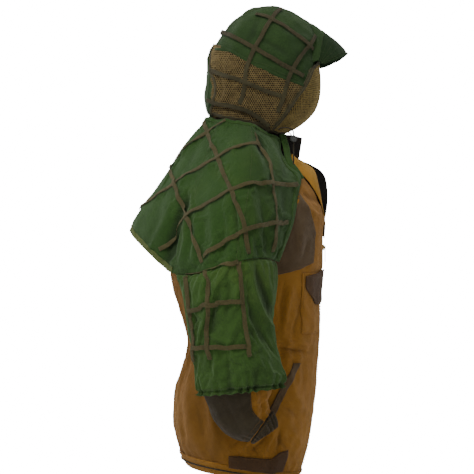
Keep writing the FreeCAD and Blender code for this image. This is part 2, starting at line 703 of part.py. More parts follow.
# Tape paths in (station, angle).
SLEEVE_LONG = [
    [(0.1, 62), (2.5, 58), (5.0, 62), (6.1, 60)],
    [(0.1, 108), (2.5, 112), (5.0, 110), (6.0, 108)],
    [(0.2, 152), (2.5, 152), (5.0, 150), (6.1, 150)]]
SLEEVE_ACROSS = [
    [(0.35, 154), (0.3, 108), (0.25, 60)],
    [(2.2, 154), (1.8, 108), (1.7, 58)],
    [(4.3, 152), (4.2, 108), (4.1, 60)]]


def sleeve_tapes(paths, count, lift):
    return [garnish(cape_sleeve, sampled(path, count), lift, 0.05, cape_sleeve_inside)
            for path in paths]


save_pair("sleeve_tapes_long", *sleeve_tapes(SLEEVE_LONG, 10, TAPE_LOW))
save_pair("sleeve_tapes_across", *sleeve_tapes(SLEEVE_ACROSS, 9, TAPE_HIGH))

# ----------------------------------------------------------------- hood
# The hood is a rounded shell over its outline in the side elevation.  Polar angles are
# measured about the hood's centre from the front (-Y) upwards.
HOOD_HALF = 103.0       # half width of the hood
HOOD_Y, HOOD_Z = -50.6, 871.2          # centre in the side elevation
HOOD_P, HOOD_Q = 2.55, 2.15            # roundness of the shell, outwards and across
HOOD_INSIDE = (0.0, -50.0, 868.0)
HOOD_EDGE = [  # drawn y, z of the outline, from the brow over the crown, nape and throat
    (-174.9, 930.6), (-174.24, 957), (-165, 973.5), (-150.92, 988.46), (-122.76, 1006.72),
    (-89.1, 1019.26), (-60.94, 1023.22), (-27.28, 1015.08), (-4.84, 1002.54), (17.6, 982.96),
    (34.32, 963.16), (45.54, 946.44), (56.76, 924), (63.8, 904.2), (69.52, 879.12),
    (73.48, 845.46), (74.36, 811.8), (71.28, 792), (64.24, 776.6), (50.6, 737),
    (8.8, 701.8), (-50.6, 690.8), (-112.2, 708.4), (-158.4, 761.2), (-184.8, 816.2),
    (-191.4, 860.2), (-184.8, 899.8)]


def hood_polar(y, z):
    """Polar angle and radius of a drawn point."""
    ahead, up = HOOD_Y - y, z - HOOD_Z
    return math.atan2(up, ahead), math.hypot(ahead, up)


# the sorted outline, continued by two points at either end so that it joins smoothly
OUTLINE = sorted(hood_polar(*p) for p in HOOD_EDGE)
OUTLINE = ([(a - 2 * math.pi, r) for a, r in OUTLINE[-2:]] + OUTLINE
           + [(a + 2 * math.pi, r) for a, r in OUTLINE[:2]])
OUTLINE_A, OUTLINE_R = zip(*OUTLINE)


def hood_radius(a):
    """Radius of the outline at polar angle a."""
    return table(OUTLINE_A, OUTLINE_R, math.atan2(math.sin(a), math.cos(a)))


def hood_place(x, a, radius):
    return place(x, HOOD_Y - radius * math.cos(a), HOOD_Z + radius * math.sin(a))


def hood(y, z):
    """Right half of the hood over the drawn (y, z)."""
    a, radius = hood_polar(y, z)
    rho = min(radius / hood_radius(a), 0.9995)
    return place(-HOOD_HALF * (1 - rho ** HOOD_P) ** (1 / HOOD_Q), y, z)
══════
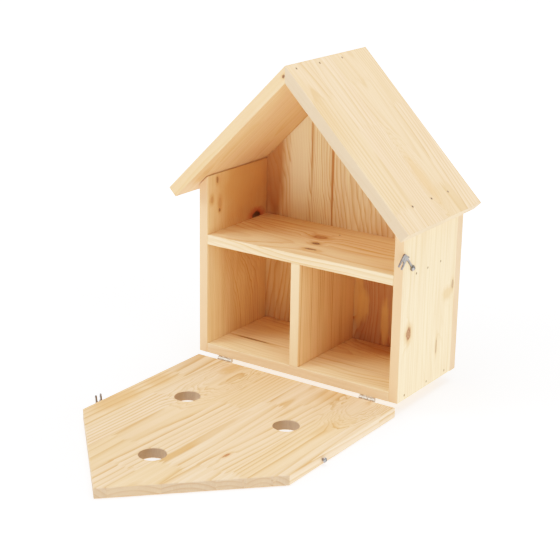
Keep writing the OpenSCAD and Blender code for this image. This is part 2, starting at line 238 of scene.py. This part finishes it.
══════
> _INSTRUCTIONS FOR THE TASK_
Repeat exactly the lines running from the one with "Keep writing the FreeCAD" through the one with "[(4.3, 152), (4.2, 108), (4.1, 60)]]", both included.

> _WORKED ANSWER_
Keep writing the FreeCAD and Blender code for this image. This is part 2, starting at line 703 of part.py. More parts follow.
# Tape paths in (station, angle).
SLEEVE_LONG = [
    [(0.1, 62), (2.5, 58), (5.0, 62), (6.1, 60)],
    [(0.1, 108), (2.5, 112), (5.0, 110), (6.0, 108)],
    [(0.2, 152), (2.5, 152), (5.0, 150), (6.1, 150)]]
SLEEVE_ACROSS = [
    [(0.35, 154), (0.3, 108), (0.25, 60)],
    [(2.2, 154), (1.8, 108), (1.7, 58)],
    [(4.3, 152), (4.2, 108), (4.1, 60)]]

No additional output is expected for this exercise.